Liquidators who had been acting on a provisional basis were also made permanent.

However, the liquidators will still require court approval before taking possession of Ms Caddick and Maliver’s property, realising assets and distributing the proceeds of those sales.

They include the $6 million Dover Heights home, from where Ms Caddick vanished the day after the corporate regulator raided the eastern suburbs property. Her husband, Anthony Koletti, still lives in the home.

Ms Caddick is considered likely deceased, after the remains of her foot washed up on a NSW beach in February.

The unusual circumstances of the case included her disappearance, complexities arising from potential claims by non-investors over Ms Caddick’s property and the potential for different classes of investors making different claims, Justice Brigitte Markovic said.

From October 2012, Ms Caddick collected more than $30 million from 72 so-called investors, most of whom were family and friends and all of whom expected their funds would be invested on their behalf.

“Instead, [the funds] were used to meet Ms Caddick’s personal expenses and purchase assets in her name,” Justice Markovic said on Monday.

Melissa Caddick’s Dover Heights home will be sold to help recover some of the missing money.

Based on the liquidators’ report, the court found investors were owed $23,554,921.

That figure is subject to any potential “unjust enrichment or uncommercial transaction” claims related to Caddick paying out returns that were fictitious or possibly inflated.

Maliver, whose sole director was Ms Caddick, traded on another person’s Australian Financial Services Licence. Neither the company nor Ms Caddick ever held an AFSL while providing a financial service, the judge found.

That breached the corporations act.

The court’s full reasons are expected to be released on Wednesday once parties agree on what sensitive information should be redacted.

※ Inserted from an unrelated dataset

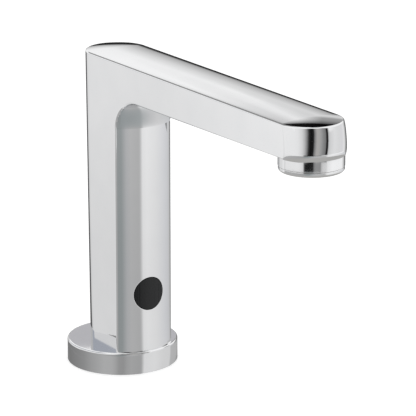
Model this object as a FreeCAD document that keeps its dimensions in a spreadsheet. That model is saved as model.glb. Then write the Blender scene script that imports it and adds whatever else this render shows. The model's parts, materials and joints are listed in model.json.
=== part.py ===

The decision comes after a hearing in June and July in which Justice Markovic was told of Ms Caddick’s “quite elaborate fraud” that followed a repeated pattern.

Ms Caddick would convince potential investors of her prowess in creating wealth, interview them and advise them of an investment strategy.

She told one investor: “I don’t need to do this … I’m doing it to help people and it’s very much restricted to family and friends”, according to that investor’s affidavit.

Statements purporting to be from online stockbroking firm CommSec and in investors’ names were provided. But the accounts didn’t exist.

About half of the investors also established self-managed superannuation funds to facilitate investments, regulator Australian Securities and Investments Commission told the hearing.

Ms Caddick’s parents are among those making claims, after handing their daughter $1.03 million on the understanding they would own part of an Edgecliff home and, importantly, have life tenancy.

If not for their daughter’s representations, the parents – now aged in their 80s – would have bought a smaller property in their own name in Sydney’s southern suburbs, the court was told in July.

The coroner’s report into Ms Caddick’s presumed death is yet to be handed down.